The Circuit: Cybersecurity, next up on privacy, iPhone photo loophole

Republican senators plan alternative cybersecurity bill: Sens. John McCain (R-Ariz.), Kay Bailey Hutchinson (R-Tex.), Chuck Grassley (R-Iowa), Saxby Chambliss (R-Ga.), Lisa Murkowski (R-Alaska) and Dan Coats (R-Ind.) said they will announce a cybersecurity bill on Thursday. The bill — the Strengthening and Enhancing Cybersecurity by Using Research, Education, Information and Technology Act (Secure IT Act) — is an alternative to the cybersecurity legislation offered by Sens. Joseph Liberman (I-Conn.) and Susan Collins (R-Maine), which could give the Homeland Security Department some regulatory power over companies with systems deemed crucial to national security.
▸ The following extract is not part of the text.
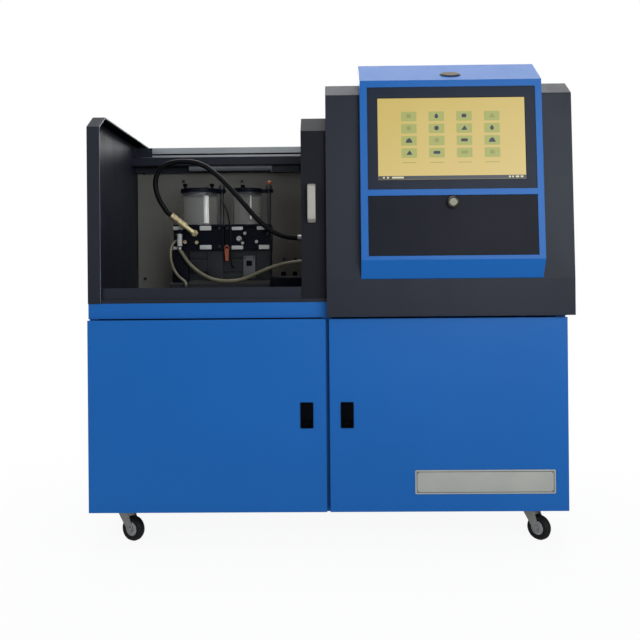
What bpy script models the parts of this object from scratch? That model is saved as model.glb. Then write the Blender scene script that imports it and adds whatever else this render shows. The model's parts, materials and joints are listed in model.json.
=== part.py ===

NTIA wants to move forward on privacy: In a blog post, Lawrence Strickling of the National Telecommunications and Information Administration said that the group is soliciting public comment on the Consumer Privacy Bill of Rights and how discussions about privacy should be structured in the coming months.

The bill of rights was unveiled last week by the Obama administration and lists individual control, transparency, respect for context, security, access and accuracy, focused collection and accountability as the seven essential consumer Internet privacy rights.

Apple loophole may mean apps can read photo data: Apps may be grabbing even more data than you realized, even if you are among the few people who read all the terms and conditions. According to a report from the New York Times, app developers told the newspaper’s Nick Bilton that granting an app access to location services can, in some cases, give developers the right to copy a user’s entire photo library.

Just because the functionality exists, Bilton noted, it doesn’t mean that developers are using it. But he also pointed out that Apple doesn’t expressly forbid copying photos, meaning that a dishonest developer could take advantage of the loophole.

Interpol investigation leads to alleged Anonymous arrests: Interpol has arrested 25 people with suspected links to the loose hacking collective Anonymous, according to a statement from the international police agency. The alleged hackers are between the ages of 17 and 40.

On Tuesday, Interpol said that it begun looking for the hackers as part of “Operation Unmask,” an initiative that launched in mid-February. The investigation was launched after Anonymous members claimed credit for denial of service attacks on the Colombian Ministry of Defense, presidential Web sites and an electric company in Chile, as well as an attack on the Web site of Chile’s National Library, the Associated Press reported.

Apple tops $500 billion market cap: Apple has topped a value of $500 billion in market capitalization, breaking the milestone on Wednesday. Few companies have managed to keep a value that high, the Associated Press noted, but the gap between Apple and the second-place company on the stock market, Exxon Mobil, has continued to widen in the weeks running up to Apple’s expected release of the next iPad tablet computer.

Analysts suspect that Apple, which is sitting on $98 billion in cash, will soon issue a dividend to its stockholders.